Ske-Fi: Estimating Hand Poses via RF Vision Under Low Contrast and Occlusion

Jia Xu, Biao Yang, Zhe Chen, Pin Lv, Shujie Zhang, Jun Luo

Published: 01 Jan 2024, Last Modified: 10 Oct 2024IEEE Internet Things J. 2024EveryoneRevisionsBibTeXCC BY-SA 4.0

Abstract: Hand pose estimation (HPE), which aims to identify and recover the keypoints of a hand, is essential to many potential applications. Conventional computer vision (CV) methods extract visible features from images or videos captured by cameras. However, they are heavily affected by low image contrast, fail to work under occluded scenarios, and inevitably incur privacy concerns.
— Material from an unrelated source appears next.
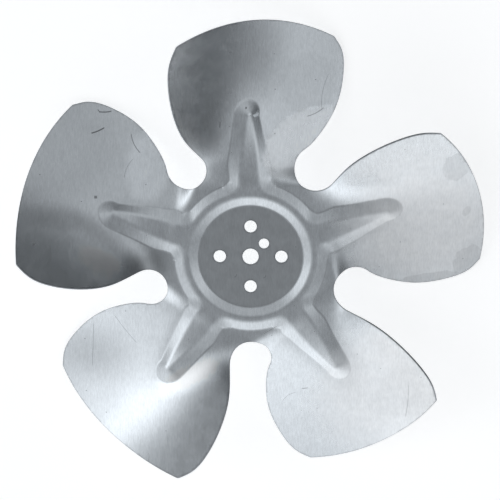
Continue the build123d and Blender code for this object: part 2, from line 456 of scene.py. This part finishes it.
def fill(loops, points):
    """Triangles between closed loops that also use the given points."""
    verts, edges = [], []
    for loop in loops:
        base = len(verts)
        verts.extend(Vector(p) for p in loop)
        edges.extend((base + i, base + (i + 1) % len(loop)) for i in range(len(loop)))
    verts.extend(Vector(p) for p in points)
    out = delaunay_2d_cdt(verts, edges, [], 2, 1e-9)
    return np.array([(v.x, v.y) for v in out[0]]), np.array(out[2])


def sector_net(sizes, form, press):
    """Flat net of one blade with its share of the hub, outside the flat face."""
    inner = sizes.face_radius - 0.0007
    half = press.sector / 2
    edge = blade_outline(sizes, form, press, sizes.net * 0.6)
    seam = np.arange(inner, sizes.gap_floor, sizes.net * 0.5)
    seam = np.append(seam, sizes.gap_floor)
    right = np.stack([seam, 0 * seam], -1)
    floor = arc((0, 0), inner, pi / 2 + half, pi / 2 - half, sizes.net * 0.6)
    loop = np.concatenate(
        [turn(right, pi / 2 - half)[:-1], edge[:-1], turn(right, pi / 2 + half)[::-1][:-1], floor[:-1]]
    )
    low, high = loop.min(0), loop.max(0)
    coarse = honeycomb(low, high, sizes.net)
    fine = honeycomb(low, high, sizes.fine_net)
    fine = fine[inside(fine, loop)]
    step = sizes.fine_net / 2
    n0 = press.normal(fine[:, 0] - step, fine[:, 1])
    n1 = press.normal(fine[:, 0] + step, fine[:, 1])
    n2 = press.normal(fine[:, 0], fine[:, 1] - step)
    n3 = press.normal(fine[:, 0], fine[:, 1] + step)
    bend = np.linalg.norm(n1 - n0, axis=1) + np.linalg.norm(n3 - n2, axis=1)
    fine = fine[bend > 0.02]
    coarse = coarse[inside(coarse, loop)]
    taken = set(map(tuple, np.floor(fine / (sizes.net * 0.6)).astype(int)))
    keep = [tuple(c) not in taken for c in np.floor(coarse / (sizes.net * 0.6)).astype(int)]
    points = np.concatenate([coarse[keep], fine])
    points = points[clear_of(points, loop, sizes.fine_net * 0.7)]
    return fill([loop], points)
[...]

Fortunately, CV leveraging widely available radio frequency (RF) signals (also known as RF vision) can fully address the problem with much lower computational complexity. In this article, we propose Ske-Fi as an avatar of hand pose estimation (HPE) enabled by RF vision, which uses the emerging impulse radio ultrawide band (IR-UWB) available on smart devices (e.g., Apple air tag) to sense the reflected RF signals of a hand to extract the hand skeleton features for pose estimation. Whereas Ske-Fi is apparently immune to low contrast and occlusion, its substantially reduced resolution provided by IR-UWB signal makes the resulting RF image incomprehensible by human eyes and thus negating offline labeling. To address the challenge, Ske-Fi involves a deep complex-valued neural network Ske-Net trained via a cross-modal supervision framework; it uses a synchronized camera assisted by a state-of-the-art vision network as a teacher to teach Ske-Net as a student in independently performing HPE afterward. Furthermore, for occlusion cases, Ske-Fi adopts an adversarial learning scheme to distill HPE features regardless of diversified occlusions. Our extensive evaluations evidently demonstrate that Ske-Fi outperforms conventional CV solutions which achieves a comparable HPE accuracy under normal circumstances and maintains this accuracy under adverse scenarios.